To my mind, African hermeneutics represents a failure in moving the hermeneutic centre. This is a great gift for those who are concerned about responsible biblical interpretation towards the well-being of people within their lived experience. It is a gift, because it stands as a monument of how not to practise hermeneutics in Africa.

 

 

Date received: 6 September 2020
Date published: 18 December 2020

 

 

1 J.K.A. Smith, Awaiting the King: Reforming public theology. Grand Rapids, MI: Baker Academic, 2017).:165-208. Smith asks the telling question: "If liturgy forms us by conforming us to the image of Christ (Rom. 8:29), then why are Christians so often conformed to the world (Rom. 12:2)?"
2 For further reading on how the colonial project was inherently a project of colonising the mind through literature which imagined a world in which the subjugation of African people was ordained by God, see Ngugi Wa Thiong'o, Decolonising the mind: The politics of language in African literature.
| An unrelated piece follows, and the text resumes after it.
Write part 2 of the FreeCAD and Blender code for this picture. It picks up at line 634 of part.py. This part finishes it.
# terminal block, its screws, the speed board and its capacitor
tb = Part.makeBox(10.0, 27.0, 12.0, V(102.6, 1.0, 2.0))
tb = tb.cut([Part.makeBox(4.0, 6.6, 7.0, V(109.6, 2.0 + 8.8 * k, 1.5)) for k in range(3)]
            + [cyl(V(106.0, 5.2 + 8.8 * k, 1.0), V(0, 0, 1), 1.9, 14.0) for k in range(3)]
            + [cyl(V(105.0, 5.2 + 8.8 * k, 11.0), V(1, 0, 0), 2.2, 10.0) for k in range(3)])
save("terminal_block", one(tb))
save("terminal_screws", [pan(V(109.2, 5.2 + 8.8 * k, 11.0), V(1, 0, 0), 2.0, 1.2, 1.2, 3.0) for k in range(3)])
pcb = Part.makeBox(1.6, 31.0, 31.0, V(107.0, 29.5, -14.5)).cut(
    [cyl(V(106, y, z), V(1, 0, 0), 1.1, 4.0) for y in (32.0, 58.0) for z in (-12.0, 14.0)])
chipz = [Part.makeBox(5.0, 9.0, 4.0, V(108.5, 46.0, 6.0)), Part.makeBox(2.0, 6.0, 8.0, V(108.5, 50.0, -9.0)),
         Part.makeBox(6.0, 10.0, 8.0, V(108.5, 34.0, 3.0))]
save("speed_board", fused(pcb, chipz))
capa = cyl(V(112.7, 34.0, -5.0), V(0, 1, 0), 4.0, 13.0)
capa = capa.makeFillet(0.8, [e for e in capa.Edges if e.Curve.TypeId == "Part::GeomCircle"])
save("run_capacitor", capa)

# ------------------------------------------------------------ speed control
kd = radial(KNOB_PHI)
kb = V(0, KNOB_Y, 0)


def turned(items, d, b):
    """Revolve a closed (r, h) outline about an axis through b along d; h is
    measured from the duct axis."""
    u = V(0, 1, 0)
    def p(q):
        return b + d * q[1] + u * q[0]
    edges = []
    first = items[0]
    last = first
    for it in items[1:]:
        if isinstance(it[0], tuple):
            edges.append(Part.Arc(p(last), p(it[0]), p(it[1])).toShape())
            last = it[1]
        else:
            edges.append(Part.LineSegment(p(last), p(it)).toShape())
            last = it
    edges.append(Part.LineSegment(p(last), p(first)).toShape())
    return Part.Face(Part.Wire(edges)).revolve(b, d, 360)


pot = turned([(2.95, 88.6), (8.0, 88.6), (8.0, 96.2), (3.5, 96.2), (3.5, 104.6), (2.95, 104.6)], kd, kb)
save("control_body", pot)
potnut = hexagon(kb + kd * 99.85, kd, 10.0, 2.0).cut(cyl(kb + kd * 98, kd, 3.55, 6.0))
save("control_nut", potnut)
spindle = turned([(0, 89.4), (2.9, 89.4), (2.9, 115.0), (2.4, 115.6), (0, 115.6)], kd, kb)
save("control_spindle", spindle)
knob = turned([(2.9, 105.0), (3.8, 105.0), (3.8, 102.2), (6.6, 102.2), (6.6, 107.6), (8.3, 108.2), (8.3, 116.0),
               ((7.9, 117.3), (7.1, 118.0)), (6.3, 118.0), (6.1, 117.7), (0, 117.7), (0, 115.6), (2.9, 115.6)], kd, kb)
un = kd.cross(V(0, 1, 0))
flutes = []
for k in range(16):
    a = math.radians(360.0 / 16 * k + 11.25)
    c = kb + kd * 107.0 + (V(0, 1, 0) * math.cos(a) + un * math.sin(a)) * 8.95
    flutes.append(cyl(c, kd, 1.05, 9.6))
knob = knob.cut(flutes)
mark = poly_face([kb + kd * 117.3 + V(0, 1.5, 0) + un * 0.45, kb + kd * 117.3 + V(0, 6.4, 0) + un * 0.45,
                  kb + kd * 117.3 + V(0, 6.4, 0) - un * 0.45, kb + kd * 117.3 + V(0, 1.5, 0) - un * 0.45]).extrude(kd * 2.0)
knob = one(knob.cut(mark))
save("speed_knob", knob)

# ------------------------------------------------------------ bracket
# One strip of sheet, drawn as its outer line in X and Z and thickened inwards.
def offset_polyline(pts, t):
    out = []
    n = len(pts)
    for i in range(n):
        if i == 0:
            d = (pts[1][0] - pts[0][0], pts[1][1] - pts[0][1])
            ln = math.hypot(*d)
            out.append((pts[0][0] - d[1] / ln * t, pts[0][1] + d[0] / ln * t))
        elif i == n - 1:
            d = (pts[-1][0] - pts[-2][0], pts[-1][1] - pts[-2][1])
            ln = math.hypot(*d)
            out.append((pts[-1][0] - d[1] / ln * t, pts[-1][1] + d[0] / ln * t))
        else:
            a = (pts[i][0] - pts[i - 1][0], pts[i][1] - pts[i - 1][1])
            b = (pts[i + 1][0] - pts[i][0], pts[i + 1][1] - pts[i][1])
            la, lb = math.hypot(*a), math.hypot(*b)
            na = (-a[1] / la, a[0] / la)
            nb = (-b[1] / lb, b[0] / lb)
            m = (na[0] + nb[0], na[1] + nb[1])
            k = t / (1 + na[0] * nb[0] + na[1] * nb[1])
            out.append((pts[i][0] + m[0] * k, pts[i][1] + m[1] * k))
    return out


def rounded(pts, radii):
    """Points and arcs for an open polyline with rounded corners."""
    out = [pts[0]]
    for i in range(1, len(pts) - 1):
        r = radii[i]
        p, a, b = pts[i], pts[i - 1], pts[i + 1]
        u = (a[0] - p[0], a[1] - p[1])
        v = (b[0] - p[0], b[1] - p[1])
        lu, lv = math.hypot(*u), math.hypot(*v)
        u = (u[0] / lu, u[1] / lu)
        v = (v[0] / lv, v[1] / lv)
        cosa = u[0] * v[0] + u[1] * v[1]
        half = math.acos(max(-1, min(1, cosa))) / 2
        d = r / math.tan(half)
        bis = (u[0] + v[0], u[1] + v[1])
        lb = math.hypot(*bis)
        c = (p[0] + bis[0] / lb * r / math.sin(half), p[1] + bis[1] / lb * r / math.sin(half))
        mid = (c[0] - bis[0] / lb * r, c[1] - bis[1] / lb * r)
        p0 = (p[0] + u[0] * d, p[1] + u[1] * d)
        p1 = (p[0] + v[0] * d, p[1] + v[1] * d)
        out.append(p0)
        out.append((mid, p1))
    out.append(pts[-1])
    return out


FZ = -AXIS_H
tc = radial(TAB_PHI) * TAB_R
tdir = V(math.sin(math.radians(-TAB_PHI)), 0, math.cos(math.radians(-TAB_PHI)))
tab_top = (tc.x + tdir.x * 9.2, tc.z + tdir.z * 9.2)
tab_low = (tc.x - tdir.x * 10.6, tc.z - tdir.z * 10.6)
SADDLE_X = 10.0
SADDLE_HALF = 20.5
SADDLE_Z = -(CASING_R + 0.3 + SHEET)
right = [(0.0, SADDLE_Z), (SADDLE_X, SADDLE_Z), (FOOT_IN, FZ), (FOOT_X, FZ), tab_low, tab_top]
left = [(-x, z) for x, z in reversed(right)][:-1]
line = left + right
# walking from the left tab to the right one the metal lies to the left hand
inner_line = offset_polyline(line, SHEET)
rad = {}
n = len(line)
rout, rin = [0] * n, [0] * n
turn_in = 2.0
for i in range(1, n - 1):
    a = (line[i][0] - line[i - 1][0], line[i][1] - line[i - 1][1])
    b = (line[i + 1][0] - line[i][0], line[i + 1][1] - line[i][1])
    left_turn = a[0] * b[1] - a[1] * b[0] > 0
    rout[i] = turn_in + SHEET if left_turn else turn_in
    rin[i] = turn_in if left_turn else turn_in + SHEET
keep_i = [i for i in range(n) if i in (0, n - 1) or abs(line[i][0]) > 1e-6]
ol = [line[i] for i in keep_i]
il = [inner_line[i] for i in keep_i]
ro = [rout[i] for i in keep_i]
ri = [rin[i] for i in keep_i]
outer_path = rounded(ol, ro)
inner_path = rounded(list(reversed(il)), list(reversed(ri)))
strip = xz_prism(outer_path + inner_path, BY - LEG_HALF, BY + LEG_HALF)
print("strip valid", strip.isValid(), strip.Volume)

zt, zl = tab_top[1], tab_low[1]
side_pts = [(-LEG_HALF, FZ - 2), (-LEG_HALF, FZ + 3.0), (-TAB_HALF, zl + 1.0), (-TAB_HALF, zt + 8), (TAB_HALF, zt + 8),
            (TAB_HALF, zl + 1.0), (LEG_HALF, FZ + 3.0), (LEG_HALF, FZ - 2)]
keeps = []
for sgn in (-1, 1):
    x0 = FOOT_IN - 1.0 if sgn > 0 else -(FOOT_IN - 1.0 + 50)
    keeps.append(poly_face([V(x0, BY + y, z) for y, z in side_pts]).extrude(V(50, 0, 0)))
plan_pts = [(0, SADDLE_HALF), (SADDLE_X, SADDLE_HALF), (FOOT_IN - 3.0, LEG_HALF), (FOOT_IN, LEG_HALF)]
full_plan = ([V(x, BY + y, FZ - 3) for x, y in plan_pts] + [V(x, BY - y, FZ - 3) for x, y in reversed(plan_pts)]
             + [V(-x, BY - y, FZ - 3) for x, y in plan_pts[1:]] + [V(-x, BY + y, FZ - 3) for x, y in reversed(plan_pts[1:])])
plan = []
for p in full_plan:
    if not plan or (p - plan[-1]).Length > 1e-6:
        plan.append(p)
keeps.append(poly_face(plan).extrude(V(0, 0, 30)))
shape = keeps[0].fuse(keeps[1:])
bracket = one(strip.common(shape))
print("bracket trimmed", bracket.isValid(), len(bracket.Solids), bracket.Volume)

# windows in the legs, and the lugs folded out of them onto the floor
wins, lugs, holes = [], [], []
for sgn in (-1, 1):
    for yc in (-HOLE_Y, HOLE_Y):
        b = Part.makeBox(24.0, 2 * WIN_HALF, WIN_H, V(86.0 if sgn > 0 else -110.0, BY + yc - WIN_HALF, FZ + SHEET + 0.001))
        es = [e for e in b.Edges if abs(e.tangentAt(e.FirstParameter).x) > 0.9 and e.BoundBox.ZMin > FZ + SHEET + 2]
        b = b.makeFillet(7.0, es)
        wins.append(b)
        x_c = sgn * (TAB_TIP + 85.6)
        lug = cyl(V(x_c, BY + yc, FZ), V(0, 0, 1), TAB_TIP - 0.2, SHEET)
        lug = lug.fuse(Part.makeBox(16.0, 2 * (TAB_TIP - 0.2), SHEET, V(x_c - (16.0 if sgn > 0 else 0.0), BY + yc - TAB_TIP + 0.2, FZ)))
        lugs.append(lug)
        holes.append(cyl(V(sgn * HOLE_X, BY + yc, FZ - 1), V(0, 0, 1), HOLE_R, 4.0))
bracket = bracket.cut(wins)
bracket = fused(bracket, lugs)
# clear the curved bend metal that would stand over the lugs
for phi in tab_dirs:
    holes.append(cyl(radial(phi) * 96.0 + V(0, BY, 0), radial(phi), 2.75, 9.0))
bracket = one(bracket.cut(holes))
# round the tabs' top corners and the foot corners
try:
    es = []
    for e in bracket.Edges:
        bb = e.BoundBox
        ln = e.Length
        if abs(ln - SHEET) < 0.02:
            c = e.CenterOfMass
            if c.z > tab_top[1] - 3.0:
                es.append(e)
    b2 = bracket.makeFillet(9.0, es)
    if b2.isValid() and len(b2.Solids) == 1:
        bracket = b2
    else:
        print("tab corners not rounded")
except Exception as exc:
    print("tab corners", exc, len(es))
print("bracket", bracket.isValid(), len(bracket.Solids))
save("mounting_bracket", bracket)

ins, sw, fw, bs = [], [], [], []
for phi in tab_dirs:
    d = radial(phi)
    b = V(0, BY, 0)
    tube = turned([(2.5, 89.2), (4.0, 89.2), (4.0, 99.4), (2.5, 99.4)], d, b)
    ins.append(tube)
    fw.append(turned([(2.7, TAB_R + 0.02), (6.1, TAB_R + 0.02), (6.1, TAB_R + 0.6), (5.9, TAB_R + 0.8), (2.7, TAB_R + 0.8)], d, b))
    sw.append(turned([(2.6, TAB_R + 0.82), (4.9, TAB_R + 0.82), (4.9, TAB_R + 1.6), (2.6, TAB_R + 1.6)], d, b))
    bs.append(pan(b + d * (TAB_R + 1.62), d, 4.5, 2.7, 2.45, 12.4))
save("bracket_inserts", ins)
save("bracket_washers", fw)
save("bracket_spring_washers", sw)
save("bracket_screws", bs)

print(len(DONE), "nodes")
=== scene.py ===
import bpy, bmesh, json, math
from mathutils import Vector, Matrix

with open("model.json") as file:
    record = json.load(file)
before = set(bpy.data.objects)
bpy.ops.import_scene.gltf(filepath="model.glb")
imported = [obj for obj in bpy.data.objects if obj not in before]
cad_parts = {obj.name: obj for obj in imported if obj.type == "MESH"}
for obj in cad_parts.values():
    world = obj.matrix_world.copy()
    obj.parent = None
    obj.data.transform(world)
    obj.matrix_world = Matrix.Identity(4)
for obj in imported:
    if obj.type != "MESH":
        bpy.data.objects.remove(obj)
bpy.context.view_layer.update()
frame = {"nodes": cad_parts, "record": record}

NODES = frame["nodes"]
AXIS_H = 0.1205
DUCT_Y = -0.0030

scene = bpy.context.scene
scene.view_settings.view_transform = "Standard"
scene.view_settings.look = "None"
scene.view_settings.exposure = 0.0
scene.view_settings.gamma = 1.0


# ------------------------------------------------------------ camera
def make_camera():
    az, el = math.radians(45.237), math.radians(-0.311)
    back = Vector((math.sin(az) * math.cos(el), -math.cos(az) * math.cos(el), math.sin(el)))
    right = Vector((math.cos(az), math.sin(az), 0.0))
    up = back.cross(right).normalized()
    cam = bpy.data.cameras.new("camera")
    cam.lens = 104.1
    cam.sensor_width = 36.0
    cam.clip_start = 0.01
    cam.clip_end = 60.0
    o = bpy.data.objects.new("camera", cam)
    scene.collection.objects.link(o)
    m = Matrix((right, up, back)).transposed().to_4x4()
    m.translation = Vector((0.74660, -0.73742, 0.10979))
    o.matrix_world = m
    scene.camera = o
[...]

Nairobi: East African Educational Publishers, 1986).
3 R. S. Sugirtharajah, Exploring Postcolonial Biblical Criticism: History, Method, Practice (Chichester: Wiley-Blackwell, 2012), https://doi.org/10.1002/9781444396652, 23-24. According to Sugirtharajah, the problem of the historical-critical method of biblical hermeneutics lies in the language it employs without taking note of "the varied colonial contexts which provided the language for biblical texts".